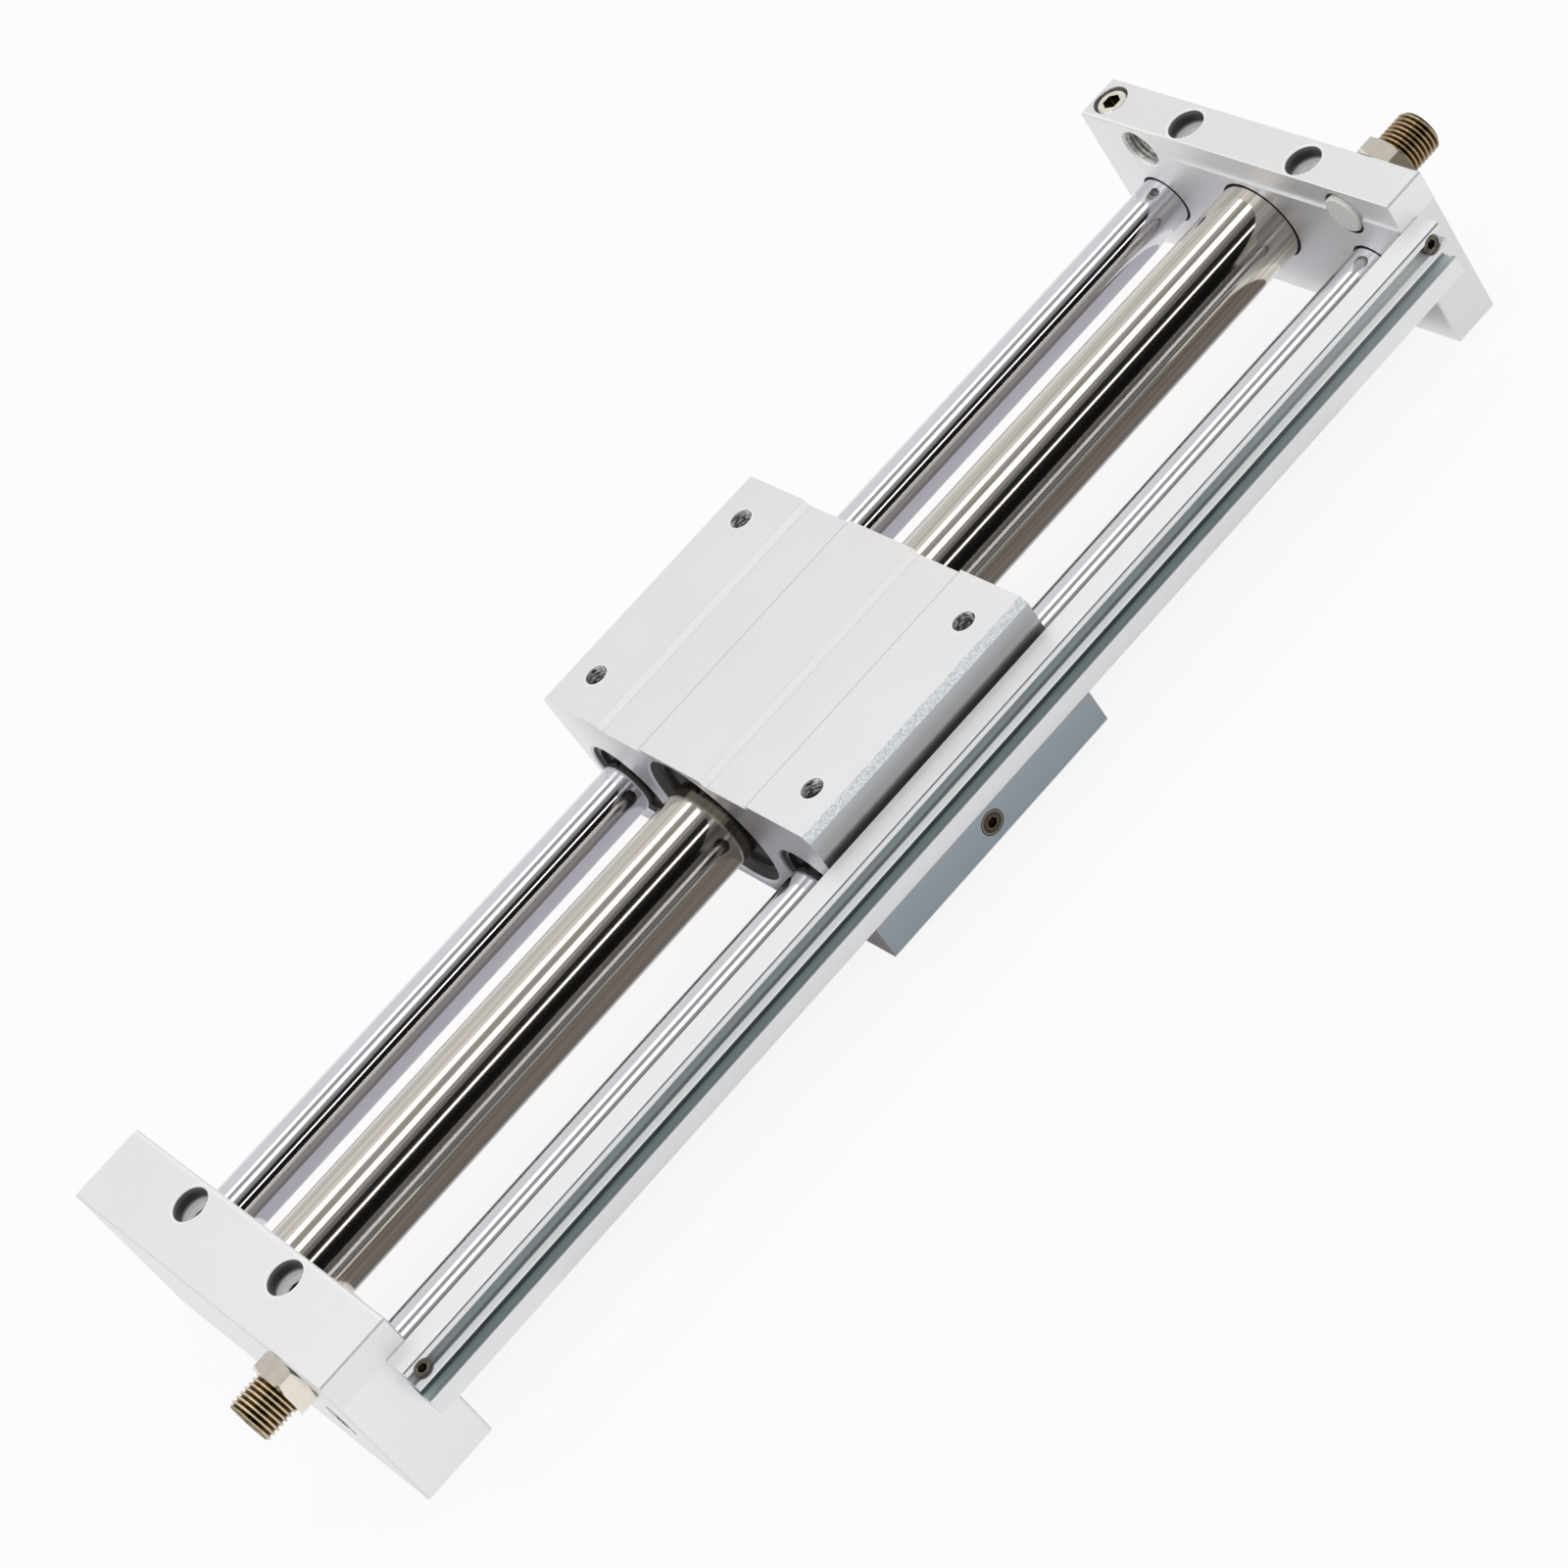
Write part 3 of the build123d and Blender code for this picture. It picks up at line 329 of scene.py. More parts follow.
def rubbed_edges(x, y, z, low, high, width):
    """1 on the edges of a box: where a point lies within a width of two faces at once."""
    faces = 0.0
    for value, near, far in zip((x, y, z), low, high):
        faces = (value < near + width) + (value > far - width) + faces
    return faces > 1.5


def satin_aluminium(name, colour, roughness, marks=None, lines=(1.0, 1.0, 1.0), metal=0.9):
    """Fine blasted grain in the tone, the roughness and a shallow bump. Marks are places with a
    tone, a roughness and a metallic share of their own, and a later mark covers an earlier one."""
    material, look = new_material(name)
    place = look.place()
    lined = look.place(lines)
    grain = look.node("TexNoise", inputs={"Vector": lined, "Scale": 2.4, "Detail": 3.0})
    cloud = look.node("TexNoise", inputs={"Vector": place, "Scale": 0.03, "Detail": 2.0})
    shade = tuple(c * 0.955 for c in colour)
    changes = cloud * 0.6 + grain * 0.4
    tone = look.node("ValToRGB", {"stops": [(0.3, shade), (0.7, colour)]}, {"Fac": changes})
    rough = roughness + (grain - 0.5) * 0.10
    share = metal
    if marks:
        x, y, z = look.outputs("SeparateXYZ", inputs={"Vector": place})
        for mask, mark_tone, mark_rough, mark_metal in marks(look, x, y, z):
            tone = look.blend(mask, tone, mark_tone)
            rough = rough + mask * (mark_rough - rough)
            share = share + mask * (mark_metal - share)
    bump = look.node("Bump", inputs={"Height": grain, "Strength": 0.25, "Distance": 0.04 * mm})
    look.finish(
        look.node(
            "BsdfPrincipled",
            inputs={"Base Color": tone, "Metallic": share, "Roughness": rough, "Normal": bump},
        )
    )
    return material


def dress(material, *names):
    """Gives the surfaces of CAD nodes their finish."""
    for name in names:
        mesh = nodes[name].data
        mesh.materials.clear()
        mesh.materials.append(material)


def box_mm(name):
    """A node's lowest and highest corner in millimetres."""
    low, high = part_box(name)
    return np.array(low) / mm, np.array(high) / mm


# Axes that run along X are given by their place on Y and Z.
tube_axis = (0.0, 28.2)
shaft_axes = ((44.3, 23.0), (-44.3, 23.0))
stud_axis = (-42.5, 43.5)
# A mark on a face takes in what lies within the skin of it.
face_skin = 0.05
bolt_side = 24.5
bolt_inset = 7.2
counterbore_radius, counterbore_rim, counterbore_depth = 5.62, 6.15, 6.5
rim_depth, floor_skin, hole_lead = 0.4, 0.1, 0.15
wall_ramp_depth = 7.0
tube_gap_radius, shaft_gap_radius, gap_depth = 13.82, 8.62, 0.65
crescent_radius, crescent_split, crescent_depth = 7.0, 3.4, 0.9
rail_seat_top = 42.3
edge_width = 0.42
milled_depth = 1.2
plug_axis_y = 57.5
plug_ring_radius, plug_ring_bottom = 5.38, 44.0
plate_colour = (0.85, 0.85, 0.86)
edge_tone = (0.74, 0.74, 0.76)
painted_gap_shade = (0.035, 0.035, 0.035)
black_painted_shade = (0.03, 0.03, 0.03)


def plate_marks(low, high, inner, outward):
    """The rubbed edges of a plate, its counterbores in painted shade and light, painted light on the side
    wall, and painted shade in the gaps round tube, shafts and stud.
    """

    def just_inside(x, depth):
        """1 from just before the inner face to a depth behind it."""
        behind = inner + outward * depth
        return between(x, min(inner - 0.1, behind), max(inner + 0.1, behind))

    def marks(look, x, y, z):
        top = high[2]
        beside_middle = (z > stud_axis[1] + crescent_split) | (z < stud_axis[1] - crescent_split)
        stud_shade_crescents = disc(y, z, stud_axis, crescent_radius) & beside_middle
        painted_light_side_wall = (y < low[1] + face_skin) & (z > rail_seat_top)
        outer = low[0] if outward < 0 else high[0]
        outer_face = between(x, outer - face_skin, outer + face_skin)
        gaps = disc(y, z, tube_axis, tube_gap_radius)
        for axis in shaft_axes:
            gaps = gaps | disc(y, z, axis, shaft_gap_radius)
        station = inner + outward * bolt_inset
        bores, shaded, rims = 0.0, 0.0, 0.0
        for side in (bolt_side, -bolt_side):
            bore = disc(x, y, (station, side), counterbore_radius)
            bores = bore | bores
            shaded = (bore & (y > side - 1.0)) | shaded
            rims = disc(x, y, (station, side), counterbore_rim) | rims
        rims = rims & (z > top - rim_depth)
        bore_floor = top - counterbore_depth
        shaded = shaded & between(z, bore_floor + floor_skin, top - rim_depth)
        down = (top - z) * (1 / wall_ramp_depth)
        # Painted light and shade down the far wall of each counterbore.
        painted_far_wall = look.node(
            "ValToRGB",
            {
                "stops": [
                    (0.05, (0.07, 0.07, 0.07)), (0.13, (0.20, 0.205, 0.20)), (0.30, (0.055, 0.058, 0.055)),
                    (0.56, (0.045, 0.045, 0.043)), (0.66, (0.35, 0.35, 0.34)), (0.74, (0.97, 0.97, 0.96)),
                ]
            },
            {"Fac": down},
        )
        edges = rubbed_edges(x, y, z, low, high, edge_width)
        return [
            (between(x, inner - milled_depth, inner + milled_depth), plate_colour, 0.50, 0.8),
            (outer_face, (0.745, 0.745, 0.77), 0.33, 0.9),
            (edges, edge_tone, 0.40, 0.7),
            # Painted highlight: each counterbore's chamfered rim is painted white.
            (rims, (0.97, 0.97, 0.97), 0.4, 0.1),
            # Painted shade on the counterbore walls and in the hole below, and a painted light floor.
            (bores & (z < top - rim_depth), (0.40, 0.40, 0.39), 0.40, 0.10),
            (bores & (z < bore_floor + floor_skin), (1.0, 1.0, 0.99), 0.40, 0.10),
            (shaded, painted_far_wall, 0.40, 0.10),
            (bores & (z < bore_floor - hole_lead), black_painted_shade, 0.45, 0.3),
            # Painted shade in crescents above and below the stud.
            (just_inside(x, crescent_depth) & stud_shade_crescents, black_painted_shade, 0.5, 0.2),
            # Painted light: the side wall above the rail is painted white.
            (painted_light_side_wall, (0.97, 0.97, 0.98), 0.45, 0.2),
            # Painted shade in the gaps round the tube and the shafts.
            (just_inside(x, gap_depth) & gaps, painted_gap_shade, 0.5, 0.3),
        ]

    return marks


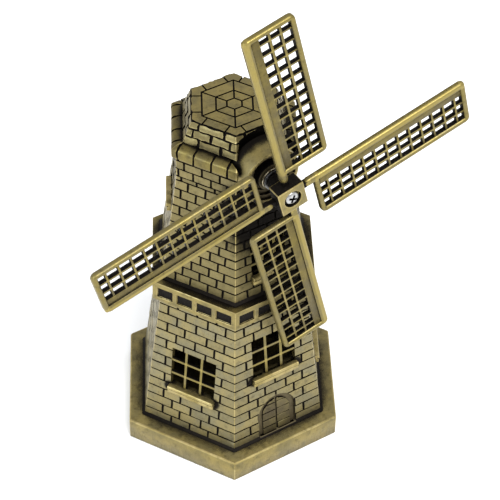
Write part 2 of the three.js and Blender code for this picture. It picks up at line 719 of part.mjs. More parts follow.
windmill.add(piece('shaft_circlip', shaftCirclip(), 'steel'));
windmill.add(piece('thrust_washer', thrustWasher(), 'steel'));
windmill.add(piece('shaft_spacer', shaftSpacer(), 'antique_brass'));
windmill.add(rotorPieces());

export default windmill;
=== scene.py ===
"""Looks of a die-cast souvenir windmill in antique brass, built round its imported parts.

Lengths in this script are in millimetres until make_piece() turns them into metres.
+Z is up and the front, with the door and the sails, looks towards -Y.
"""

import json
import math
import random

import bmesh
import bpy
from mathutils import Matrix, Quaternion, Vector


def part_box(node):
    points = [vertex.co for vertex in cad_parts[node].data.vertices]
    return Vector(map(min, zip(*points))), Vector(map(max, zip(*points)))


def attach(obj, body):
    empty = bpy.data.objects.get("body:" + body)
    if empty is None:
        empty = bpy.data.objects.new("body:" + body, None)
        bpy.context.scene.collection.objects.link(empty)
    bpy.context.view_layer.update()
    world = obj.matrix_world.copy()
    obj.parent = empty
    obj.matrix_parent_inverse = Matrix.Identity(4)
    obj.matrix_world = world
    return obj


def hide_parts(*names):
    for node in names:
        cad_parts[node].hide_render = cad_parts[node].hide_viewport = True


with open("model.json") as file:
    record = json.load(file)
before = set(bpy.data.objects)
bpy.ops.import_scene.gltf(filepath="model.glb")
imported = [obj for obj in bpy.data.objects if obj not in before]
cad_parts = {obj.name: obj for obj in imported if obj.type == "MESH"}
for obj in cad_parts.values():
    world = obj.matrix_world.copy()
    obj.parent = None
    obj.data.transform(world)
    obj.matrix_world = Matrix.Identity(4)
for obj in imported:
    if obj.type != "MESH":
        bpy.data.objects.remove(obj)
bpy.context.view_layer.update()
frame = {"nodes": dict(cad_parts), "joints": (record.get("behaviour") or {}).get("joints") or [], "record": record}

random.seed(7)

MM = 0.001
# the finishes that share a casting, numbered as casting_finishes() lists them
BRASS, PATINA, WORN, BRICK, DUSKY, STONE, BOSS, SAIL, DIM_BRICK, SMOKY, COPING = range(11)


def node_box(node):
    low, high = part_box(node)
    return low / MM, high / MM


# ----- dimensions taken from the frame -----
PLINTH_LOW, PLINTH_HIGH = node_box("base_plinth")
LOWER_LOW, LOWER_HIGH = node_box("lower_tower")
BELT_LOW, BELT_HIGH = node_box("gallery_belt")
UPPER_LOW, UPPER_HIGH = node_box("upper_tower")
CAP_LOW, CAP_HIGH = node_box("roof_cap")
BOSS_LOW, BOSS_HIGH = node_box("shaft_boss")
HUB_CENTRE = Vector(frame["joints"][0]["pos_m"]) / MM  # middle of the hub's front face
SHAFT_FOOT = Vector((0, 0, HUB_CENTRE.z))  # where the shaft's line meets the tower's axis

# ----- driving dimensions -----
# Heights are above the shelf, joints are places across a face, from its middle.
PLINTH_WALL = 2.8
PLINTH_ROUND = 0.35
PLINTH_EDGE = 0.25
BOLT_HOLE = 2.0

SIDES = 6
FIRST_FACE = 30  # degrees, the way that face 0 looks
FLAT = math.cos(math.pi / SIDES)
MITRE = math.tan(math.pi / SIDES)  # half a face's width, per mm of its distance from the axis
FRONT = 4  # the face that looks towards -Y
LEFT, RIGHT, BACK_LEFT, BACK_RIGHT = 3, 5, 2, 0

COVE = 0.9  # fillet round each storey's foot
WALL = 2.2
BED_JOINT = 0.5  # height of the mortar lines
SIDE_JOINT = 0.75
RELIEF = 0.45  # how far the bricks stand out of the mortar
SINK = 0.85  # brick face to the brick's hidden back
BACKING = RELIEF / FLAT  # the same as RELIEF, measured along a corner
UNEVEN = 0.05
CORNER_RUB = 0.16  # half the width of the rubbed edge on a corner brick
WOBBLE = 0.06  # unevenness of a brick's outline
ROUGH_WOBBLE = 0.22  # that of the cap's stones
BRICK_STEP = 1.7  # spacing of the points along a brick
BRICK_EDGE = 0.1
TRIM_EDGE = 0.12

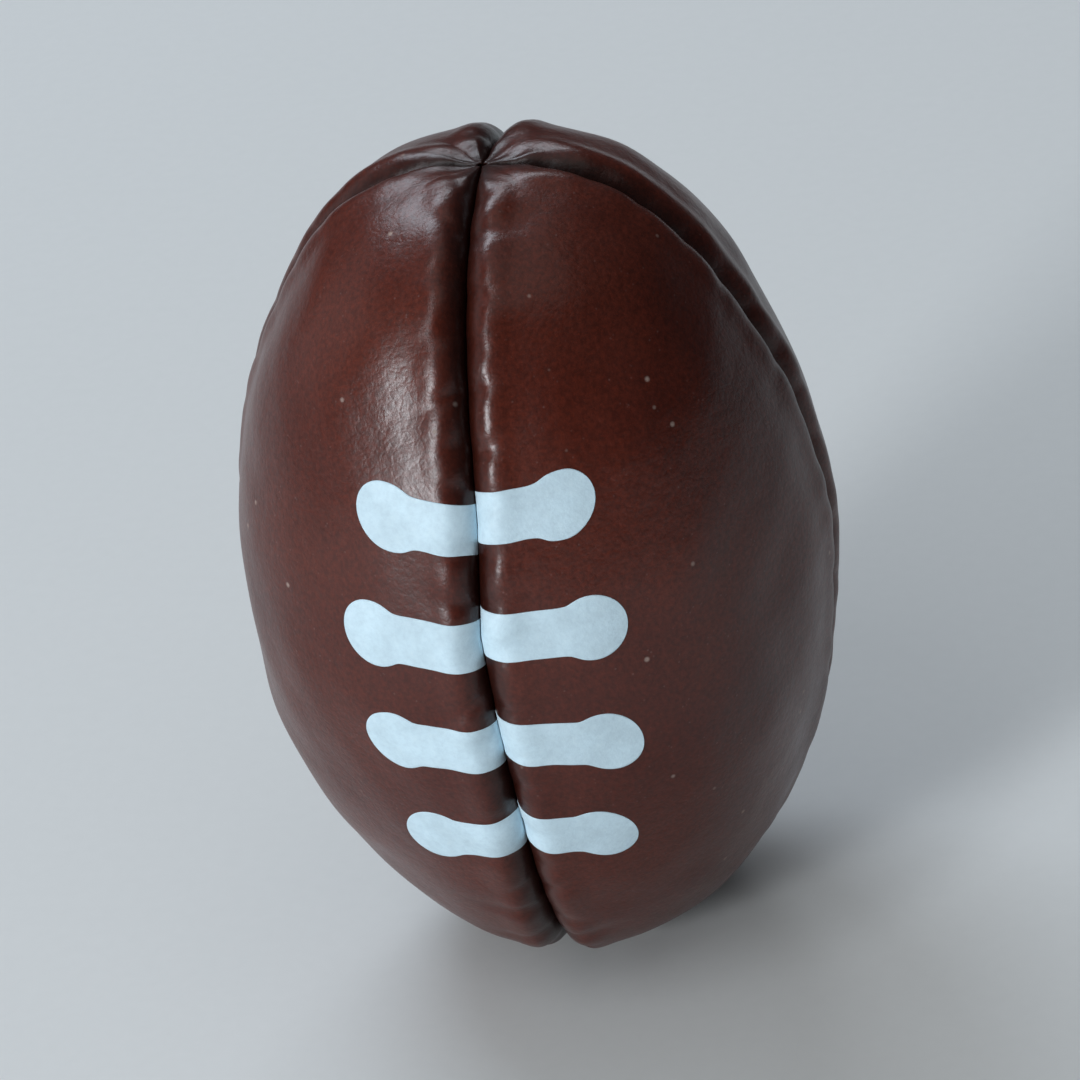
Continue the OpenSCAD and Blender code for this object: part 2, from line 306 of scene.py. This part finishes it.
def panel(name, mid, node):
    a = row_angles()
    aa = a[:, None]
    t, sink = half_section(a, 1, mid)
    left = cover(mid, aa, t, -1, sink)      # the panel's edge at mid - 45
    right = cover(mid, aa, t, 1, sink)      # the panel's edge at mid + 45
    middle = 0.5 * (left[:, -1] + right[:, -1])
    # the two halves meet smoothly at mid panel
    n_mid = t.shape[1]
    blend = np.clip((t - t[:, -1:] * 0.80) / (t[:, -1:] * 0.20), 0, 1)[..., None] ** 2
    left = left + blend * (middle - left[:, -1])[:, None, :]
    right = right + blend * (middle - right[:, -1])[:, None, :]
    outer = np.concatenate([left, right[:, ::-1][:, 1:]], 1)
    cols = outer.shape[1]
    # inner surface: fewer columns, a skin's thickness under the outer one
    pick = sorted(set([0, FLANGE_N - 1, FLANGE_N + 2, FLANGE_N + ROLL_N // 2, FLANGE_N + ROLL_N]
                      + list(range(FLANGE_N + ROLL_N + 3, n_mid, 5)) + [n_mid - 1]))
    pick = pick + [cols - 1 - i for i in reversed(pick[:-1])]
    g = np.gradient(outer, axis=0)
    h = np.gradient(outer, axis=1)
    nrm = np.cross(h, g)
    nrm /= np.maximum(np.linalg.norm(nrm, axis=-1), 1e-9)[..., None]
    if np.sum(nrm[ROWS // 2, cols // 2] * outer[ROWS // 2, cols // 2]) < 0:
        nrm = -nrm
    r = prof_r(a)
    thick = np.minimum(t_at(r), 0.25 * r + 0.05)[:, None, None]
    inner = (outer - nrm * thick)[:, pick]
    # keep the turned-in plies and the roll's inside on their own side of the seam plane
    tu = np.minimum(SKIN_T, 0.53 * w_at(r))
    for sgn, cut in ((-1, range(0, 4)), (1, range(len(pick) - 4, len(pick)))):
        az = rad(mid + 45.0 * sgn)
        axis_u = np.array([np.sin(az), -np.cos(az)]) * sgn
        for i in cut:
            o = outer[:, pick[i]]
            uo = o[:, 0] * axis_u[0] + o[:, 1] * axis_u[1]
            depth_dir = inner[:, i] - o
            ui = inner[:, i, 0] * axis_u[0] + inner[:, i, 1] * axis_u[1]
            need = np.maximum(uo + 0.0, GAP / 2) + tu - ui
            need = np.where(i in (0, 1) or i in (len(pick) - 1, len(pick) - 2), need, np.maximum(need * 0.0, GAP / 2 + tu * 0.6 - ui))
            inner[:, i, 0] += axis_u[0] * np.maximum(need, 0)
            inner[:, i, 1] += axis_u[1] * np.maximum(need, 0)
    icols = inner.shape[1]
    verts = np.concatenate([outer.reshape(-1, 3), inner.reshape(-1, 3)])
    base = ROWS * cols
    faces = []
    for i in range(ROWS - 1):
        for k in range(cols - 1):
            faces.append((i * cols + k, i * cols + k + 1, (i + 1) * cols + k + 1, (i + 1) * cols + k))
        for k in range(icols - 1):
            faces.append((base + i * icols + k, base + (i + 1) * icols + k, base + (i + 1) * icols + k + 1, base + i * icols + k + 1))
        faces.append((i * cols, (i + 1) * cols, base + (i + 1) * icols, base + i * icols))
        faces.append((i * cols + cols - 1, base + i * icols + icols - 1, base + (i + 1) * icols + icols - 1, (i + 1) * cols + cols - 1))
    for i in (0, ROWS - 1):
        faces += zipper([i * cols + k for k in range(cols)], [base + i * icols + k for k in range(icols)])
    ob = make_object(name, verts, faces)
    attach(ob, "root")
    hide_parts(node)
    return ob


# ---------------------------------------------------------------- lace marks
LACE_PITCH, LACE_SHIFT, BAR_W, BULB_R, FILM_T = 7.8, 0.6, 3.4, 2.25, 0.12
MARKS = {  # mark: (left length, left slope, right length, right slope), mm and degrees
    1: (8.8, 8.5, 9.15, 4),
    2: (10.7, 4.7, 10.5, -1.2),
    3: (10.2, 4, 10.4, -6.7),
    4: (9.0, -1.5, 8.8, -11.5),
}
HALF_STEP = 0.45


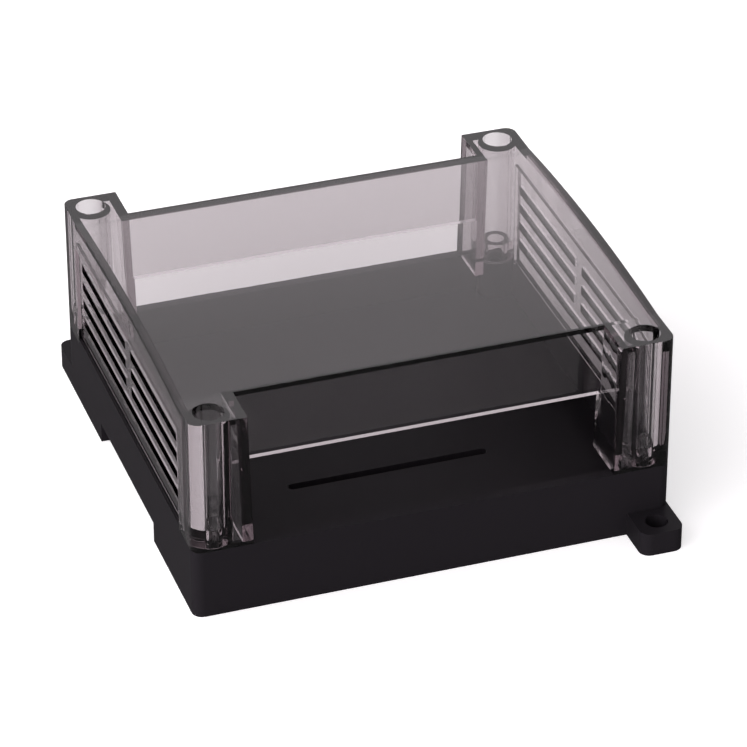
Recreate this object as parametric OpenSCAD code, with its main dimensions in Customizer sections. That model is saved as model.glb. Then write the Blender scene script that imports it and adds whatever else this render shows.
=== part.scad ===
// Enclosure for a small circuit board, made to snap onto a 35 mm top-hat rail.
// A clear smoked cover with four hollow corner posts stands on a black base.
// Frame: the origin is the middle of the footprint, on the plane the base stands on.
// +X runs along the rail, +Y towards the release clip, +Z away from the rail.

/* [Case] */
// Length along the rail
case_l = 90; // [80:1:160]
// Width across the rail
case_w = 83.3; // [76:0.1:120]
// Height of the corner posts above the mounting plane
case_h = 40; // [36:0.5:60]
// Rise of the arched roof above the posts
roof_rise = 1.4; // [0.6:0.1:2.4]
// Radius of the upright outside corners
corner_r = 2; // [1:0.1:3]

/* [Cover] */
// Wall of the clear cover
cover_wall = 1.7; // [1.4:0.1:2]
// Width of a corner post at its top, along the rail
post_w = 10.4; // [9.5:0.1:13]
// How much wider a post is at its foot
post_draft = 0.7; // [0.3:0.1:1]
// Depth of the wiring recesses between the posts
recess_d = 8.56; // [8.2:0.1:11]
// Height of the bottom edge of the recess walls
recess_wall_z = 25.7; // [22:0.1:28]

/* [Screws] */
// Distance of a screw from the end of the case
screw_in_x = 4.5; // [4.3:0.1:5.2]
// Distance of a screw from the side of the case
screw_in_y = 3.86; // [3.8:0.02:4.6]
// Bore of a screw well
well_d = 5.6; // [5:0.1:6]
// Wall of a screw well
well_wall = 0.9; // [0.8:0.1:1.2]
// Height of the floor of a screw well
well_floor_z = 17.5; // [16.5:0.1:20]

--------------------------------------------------

▸ **YOUR OBJECTIVE**
Starting at the first line of the entries, restate word for word everything through the line that holds "return faces > 1.5", both ends included, but omit any pictures.

▸ **TASK OUTPUT**
Write part 3 of the build123d and Blender code for this picture. It picks up at line 329 of scene.py. More parts follow.
def rubbed_edges(x, y, z, low, high, width):
    """1 on the edges of a box: where a point lies within a width of two faces at once."""
    faces = 0.0
    for value, near, far in zip((x, y, z), low, high):
        faces = (value < near + width) + (value > far - width) + faces
    return faces > 1.5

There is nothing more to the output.